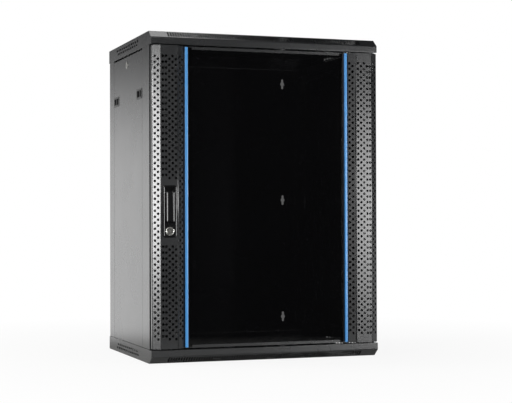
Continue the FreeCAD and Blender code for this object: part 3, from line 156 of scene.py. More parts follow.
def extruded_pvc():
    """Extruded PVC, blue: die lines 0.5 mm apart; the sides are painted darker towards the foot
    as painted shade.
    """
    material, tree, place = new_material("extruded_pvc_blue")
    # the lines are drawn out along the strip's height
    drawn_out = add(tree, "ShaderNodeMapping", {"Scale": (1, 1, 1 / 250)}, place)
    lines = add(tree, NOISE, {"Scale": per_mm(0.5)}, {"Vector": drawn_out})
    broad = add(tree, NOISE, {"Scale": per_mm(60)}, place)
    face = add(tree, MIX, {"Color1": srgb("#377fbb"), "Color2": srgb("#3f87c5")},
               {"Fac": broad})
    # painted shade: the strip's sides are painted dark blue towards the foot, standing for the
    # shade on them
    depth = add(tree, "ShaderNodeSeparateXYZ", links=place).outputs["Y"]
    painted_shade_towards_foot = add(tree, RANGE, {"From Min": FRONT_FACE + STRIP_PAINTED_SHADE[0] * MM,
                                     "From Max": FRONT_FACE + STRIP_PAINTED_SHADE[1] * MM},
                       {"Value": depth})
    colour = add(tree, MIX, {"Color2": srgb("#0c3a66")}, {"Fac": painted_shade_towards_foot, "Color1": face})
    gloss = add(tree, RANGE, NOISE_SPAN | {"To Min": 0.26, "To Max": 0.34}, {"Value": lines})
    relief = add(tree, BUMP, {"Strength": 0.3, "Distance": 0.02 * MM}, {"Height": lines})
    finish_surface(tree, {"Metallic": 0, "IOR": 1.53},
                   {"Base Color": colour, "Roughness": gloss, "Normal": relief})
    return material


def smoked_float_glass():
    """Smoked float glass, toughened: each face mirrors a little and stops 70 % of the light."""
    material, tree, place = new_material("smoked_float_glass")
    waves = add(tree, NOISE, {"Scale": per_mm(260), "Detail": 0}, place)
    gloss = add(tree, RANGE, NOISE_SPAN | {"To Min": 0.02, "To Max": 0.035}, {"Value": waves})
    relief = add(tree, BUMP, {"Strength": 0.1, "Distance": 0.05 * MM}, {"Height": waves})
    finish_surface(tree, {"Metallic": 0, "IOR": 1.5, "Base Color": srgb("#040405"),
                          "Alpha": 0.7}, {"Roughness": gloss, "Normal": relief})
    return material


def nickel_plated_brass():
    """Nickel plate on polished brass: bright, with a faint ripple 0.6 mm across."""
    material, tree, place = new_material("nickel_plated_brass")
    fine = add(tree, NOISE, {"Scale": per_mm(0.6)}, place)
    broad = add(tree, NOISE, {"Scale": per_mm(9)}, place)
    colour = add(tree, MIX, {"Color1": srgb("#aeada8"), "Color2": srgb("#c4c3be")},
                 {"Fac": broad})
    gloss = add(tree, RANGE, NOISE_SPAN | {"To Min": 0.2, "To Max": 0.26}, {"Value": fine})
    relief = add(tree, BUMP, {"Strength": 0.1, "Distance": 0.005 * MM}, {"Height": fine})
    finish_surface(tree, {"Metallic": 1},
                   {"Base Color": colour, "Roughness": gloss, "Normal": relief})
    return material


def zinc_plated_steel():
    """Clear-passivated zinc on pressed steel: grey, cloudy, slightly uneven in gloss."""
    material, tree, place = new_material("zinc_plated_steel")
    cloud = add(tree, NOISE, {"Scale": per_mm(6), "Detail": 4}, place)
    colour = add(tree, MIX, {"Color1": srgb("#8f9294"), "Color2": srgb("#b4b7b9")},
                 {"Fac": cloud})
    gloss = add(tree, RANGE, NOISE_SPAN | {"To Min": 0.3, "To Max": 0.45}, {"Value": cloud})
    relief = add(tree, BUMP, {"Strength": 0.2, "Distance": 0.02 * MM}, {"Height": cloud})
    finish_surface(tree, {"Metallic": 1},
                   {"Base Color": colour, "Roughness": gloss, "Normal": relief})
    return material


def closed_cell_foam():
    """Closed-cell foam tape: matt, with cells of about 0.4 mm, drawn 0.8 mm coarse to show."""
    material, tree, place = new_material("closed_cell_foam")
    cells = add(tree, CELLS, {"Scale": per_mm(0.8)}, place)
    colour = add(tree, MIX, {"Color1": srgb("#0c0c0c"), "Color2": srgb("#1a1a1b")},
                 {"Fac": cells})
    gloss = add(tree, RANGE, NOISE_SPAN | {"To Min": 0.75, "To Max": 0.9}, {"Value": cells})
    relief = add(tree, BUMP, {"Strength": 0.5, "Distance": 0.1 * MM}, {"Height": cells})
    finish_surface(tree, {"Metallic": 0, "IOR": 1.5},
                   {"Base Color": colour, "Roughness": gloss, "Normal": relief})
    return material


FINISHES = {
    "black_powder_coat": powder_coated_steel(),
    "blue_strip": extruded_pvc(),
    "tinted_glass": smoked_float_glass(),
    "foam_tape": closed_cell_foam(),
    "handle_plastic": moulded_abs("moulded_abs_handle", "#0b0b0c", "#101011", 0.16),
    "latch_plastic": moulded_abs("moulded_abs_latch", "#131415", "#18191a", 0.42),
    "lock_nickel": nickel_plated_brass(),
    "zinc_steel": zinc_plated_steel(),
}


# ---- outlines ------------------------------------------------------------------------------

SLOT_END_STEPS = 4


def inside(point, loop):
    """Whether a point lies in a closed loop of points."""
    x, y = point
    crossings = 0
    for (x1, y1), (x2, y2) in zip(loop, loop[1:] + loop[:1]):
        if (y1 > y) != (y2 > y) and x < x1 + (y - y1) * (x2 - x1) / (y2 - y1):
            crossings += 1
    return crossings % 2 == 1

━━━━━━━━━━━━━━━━

## WORK INSTRUCTIONS
Reproduce all the data word for word.

## ANSWER TO THE TASK
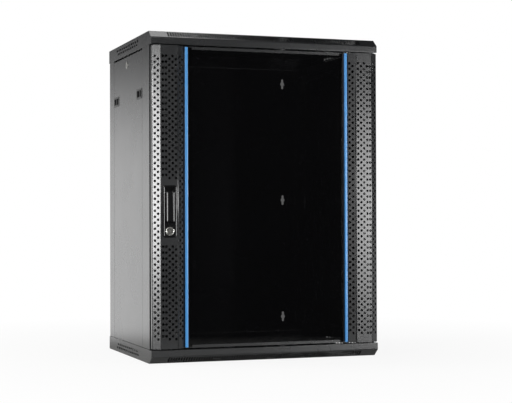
Continue the FreeCAD and Blender code for this object: part 3, from line 156 of scene.py. More parts follow.
def extruded_pvc():
    """Extruded PVC, blue: die lines 0.5 mm apart; the sides are painted darker towards the foot
    as painted shade.
    """
    material, tree, place = new_material("extruded_pvc_blue")
    # the lines are drawn out along the strip's height
    drawn_out = add(tree, "ShaderNodeMapping", {"Scale": (1, 1, 1 / 250)}, place)
    lines = add(tree, NOISE, {"Scale": per_mm(0.5)}, {"Vector": drawn_out})
    broad = add(tree, NOISE, {"Scale": per_mm(60)}, place)
    face = add(tree, MIX, {"Color1": srgb("#377fbb"), "Color2": srgb("#3f87c5")},
               {"Fac": broad})
    # painted shade: the strip's sides are painted dark blue towards the foot, standing for the
    # shade on them
    depth = add(tree, "ShaderNodeSeparateXYZ", links=place).outputs["Y"]
    painted_shade_towards_foot = add(tree, RANGE, {"From Min": FRONT_FACE + STRIP_PAINTED_SHADE[0] * MM,
                                     "From Max": FRONT_FACE + STRIP_PAINTED_SHADE[1] * MM},
                       {"Value": depth})
    colour = add(tree, MIX, {"Color2": srgb("#0c3a66")}, {"Fac": painted_shade_towards_foot, "Color1": face})
    gloss = add(tree, RANGE, NOISE_SPAN | {"To Min": 0.26, "To Max": 0.34}, {"Value": lines})
    relief = add(tree, BUMP, {"Strength": 0.3, "Distance": 0.02 * MM}, {"Height": lines})
    finish_surface(tree, {"Metallic": 0, "IOR": 1.53},
                   {"Base Color": colour, "Roughness": gloss, "Normal": relief})
    return material


def smoked_float_glass():
    """Smoked float glass, toughened: each face mirrors a little and stops 70 % of the light."""
    material, tree, place = new_material("smoked_float_glass")
    waves = add(tree, NOISE, {"Scale": per_mm(260), "Detail": 0}, place)
    gloss = add(tree, RANGE, NOISE_SPAN | {"To Min": 0.02, "To Max": 0.035}, {"Value": waves})
    relief = add(tree, BUMP, {"Strength": 0.1, "Distance": 0.05 * MM}, {"Height": waves})
    finish_surface(tree, {"Metallic": 0, "IOR": 1.5, "Base Color": srgb("#040405"),
                          "Alpha": 0.7}, {"Roughness": gloss, "Normal": relief})
    return material


def nickel_plated_brass():
    """Nickel plate on polished brass: bright, with a faint ripple 0.6 mm across."""
    material, tree, place = new_material("nickel_plated_brass")
    fine = add(tree, NOISE, {"Scale": per_mm(0.6)}, place)
    broad = add(tree, NOISE, {"Scale": per_mm(9)}, place)
    colour = add(tree, MIX, {"Color1": srgb("#aeada8"), "Color2": srgb("#c4c3be")},
                 {"Fac": broad})
    gloss = add(tree, RANGE, NOISE_SPAN | {"To Min": 0.2, "To Max": 0.26}, {"Value": fine})
    relief = add(tree, BUMP, {"Strength": 0.1, "Distance": 0.005 * MM}, {"Height": fine})
    finish_surface(tree, {"Metallic": 1},
                   {"Base Color": colour, "Roughness": gloss, "Normal": relief})
    return material


def zinc_plated_steel():
    """Clear-passivated zinc on pressed steel: grey, cloudy, slightly uneven in gloss."""
    material, tree, place = new_material("zinc_plated_steel")
    cloud = add(tree, NOISE, {"Scale": per_mm(6), "Detail": 4}, place)
    colour = add(tree, MIX, {"Color1": srgb("#8f9294"), "Color2": srgb("#b4b7b9")},
                 {"Fac": cloud})
    gloss = add(tree, RANGE, NOISE_SPAN | {"To Min": 0.3, "To Max": 0.45}, {"Value": cloud})
    relief = add(tree, BUMP, {"Strength": 0.2, "Distance": 0.02 * MM}, {"Height": cloud})
    finish_surface(tree, {"Metallic": 1},
                   {"Base Color": colour, "Roughness": gloss, "Normal": relief})
    return material


def closed_cell_foam():
    """Closed-cell foam tape: matt, with cells of about 0.4 mm, drawn 0.8 mm coarse to show."""
    material, tree, place = new_material("closed_cell_foam")
    cells = add(tree, CELLS, {"Scale": per_mm(0.8)}, place)
    colour = add(tree, MIX, {"Color1": srgb("#0c0c0c"), "Color2": srgb("#1a1a1b")},
                 {"Fac": cells})
    gloss = add(tree, RANGE, NOISE_SPAN | {"To Min": 0.75, "To Max": 0.9}, {"Value": cells})
    relief = add(tree, BUMP, {"Strength": 0.5, "Distance": 0.1 * MM}, {"Height": cells})
    finish_surface(tree, {"Metallic": 0, "IOR": 1.5},
                   {"Base Color": colour, "Roughness": gloss, "Normal": relief})
    return material


FINISHES = {
    "black_powder_coat": powder_coated_steel(),
    "blue_strip": extruded_pvc(),
    "tinted_glass": smoked_float_glass(),
    "foam_tape": closed_cell_foam(),
    "handle_plastic": moulded_abs("moulded_abs_handle", "#0b0b0c", "#101011", 0.16),
    "latch_plastic": moulded_abs("moulded_abs_latch", "#131415", "#18191a", 0.42),
    "lock_nickel": nickel_plated_brass(),
    "zinc_steel": zinc_plated_steel(),
}


# ---- outlines ------------------------------------------------------------------------------

SLOT_END_STEPS = 4


def inside(point, loop):
    """Whether a point lies in a closed loop of points."""
    x, y = point
    crossings = 0
    for (x1, y1), (x2, y2) in zip(loop, loop[1:] + loop[:1]):
        if (y1 > y) != (y2 > y) and x < x1 + (y - y1) * (x2 - x1) / (y2 - y1):
            crossings += 1
    return crossings % 2 == 1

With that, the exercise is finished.